Don't let her think that she is getting away with the allur of the affair.
Me-31 Him-28 D1-9 D2-6 Married 5-06 Seperated 12-07 He filed 1-08 Reconciled 4-08 D dropped 7-08 Bomb dropped about H's activities outside the marriage 4-21-09 Filed for D 4-28-09 Trying to make a go of it 6-09
Again, thank you for the great advice. I was getting wishy-washy about it all again, since she was engaging with me this weekend (no sex, but engaged with me and our kids activities). I kept thinking about waiting until after my daughters HS graduation and open house, but talked myself out of that stupid plan. I've been working on my "speech" over the weekend and will talk to her tonight.
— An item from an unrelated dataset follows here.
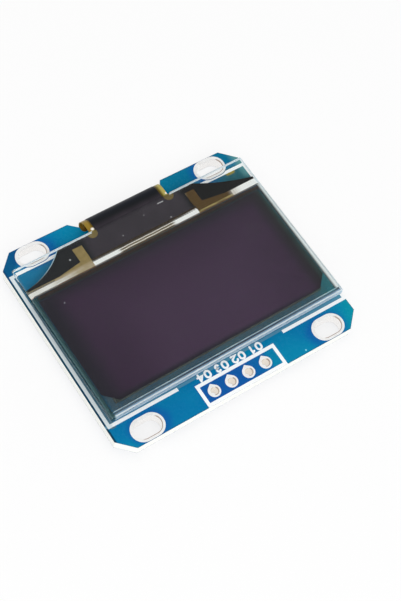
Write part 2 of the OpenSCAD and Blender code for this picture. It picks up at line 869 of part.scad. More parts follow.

Curious about the reply to keep snooping - that's the opposite of what I am seeing her, in the books and on other threads. Wondering why? Do I need the details? I'm not sharing what I know - just that I know. Just wondering about why to keep snooping, that's all. Thanks
The gathering of good intel ("snooping") has its place, in my opinion. It can be valuable when:
a) trying to determine initially what you're dealing with -- an affair, a MLC, or just an unhappy spouse?
b) trying to confirm "no contact" once it's been agreed to by both parties are part of a reconciliation;
c) trying to gather evidence for a legal proceeding if you are in a "fault" state and your marriage doesn't look like it's going to make it.
Beyond that, it will only drive you batty.
I think you already know what you're dealing with here, and you should tell your wife that you know. Do NOT, under any circumstances, tell her HOW you know -- never reveal the source(s) of your intel. If she asks you how you know, just tell her that you do, and that it needs to stop -- that you won't live in an open marriage.
To answer your question, yes, this view is in what I would estimate to be about a 35/65 or 40/60 minority around here. It depends on whether or not, emotionally, you think you can handle the truth, but I would much rather be DEALING with the truth, than left to trying to guess based on a wayward spouse's erratic behavior.